▶ [GOAL] Your task is to extract every line from the material below exactly.
--- start of DATA EXCERPT ---
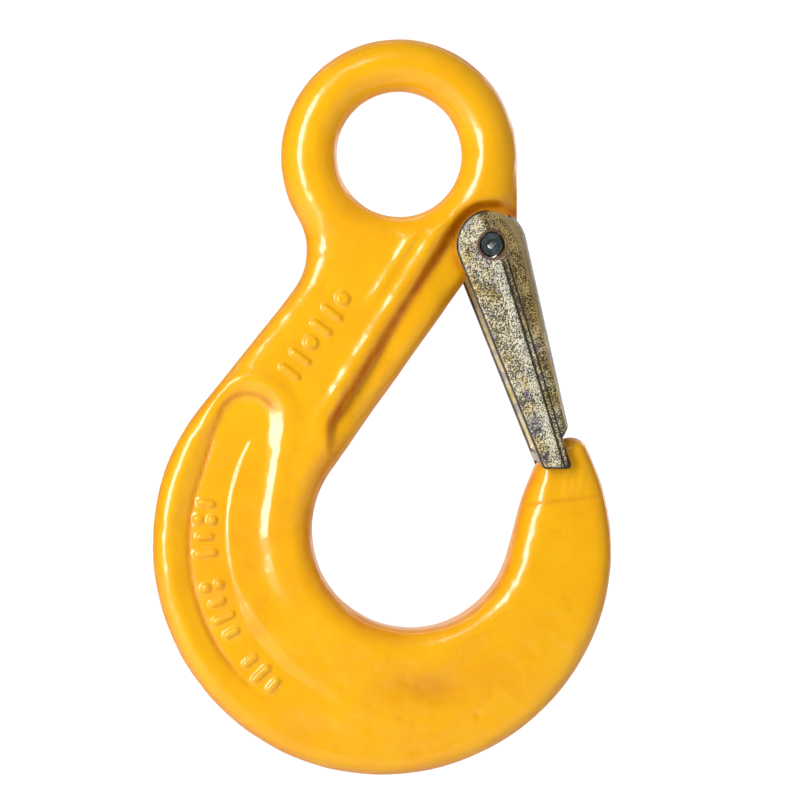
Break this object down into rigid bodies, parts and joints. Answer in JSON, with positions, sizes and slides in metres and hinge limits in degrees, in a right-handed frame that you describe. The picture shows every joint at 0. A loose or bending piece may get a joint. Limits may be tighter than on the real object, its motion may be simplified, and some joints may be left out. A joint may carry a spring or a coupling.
{
  "type": "eye sling hook with latch",
  "caption": "Forged eye sling hook with a sprung latch that closes its mouth; hangs from a shackle or chain link through its eye.",
  "frame": {"origin": "centre of the eye's bore, half way through the hook's thickness", "axes": "+X out of the hook's mouth, +Y along the eye's bore, +Z from the bowl up to the crown of the eye"},
  "size_m": [0.0911, 0.0184, 0.1464],
  "materials": {
    "enamelled_forging": "gloss",
    "plated_latch": "satin",
    "black_pin": "satin",
    "spring_wire": "satin"
  },
  "bodies": {
    "hook": {"hook_body": "enamelled_forging", "latch_pin": "black_pin", "latch_spring": "spring_wire"},
    "latch": {"latch": "plated_latch"}
  },
  "joints": [
    {"name": "latch_hinge", "type": "hinge", "parent": "hook", "child": "latch", "pos_m": [0.0181, 0, -0.01835], "axis": [0, 1, 0], "range_deg": [0, 47], "stiffness_Nm_per_rad": 0.02, "springref_deg": -57.3, "deforming": ["latch_spring"]}
  ]
}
--- end of DATA EXCERPT ---
▶ [WRITTEN RESPONSE]
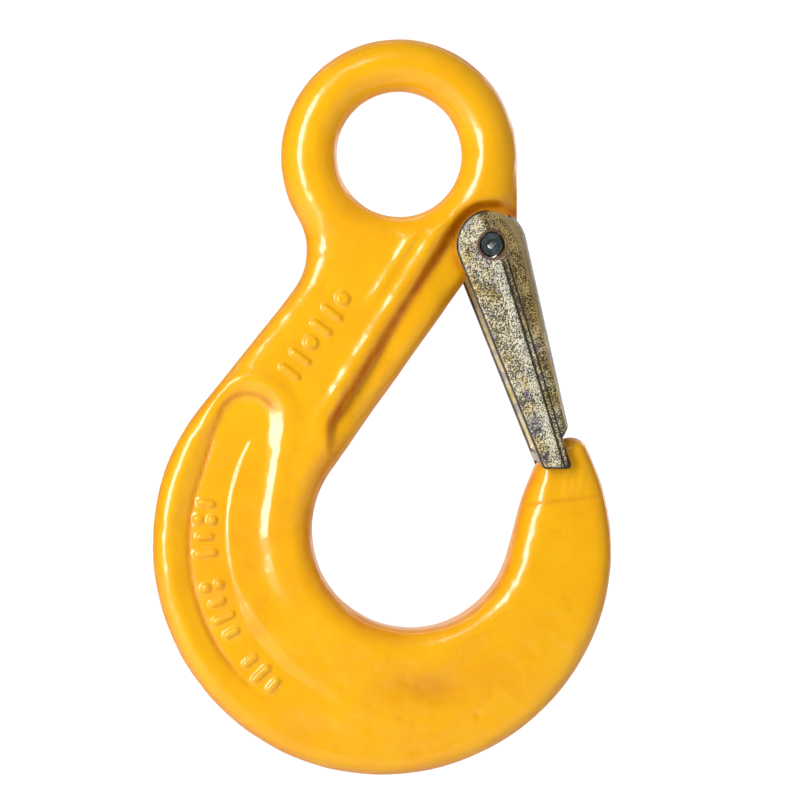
Break this object down into rigid bodies, parts and joints. Answer in JSON, with positions, sizes and slides in metres and hinge limits in degrees, in a right-handed frame that you describe. The picture shows every joint at 0. A loose or bending piece may get a joint. Limits may be tighter than on the real object, its motion may be simplified, and some joints may be left out. A joint may carry a spring or a coupling.
{
  "type": "eye sling hook with latch",
  "caption": "Forged eye sling hook with a sprung latch that closes its mouth; hangs from a shackle or chain link through its eye.",
  "frame": {"origin": "centre of the eye's bore, half way through the hook's thickness", "axes": "+X out of the hook's mouth, +Y along the eye's bore, +Z from the bowl up to the crown of the eye"},
  "size_m": [0.0911, 0.0184, 0.1464],
  "materials": {
    "enamelled_forging": "gloss",
    "plated_latch": "satin",
    "black_pin": "satin",
    "spring_wire": "satin"
  },
  "bodies": {
    "hook": {"hook_body": "enamelled_forging", "latch_pin": "black_pin", "latch_spring": "spring_wire"},
    "latch": {"latch": "plated_latch"}
  },
  "joints": [
    {"name": "latch_hinge", "type": "hinge", "parent": "hook", "child": "latch", "pos_m": [0.0181, 0, -0.01835], "axis": [0, 1, 0], "range_deg": [0, 47], "stiffness_Nm_per_rad": 0.02, "springref_deg": -57.3, "deforming": ["latch_spring"]}
  ]
}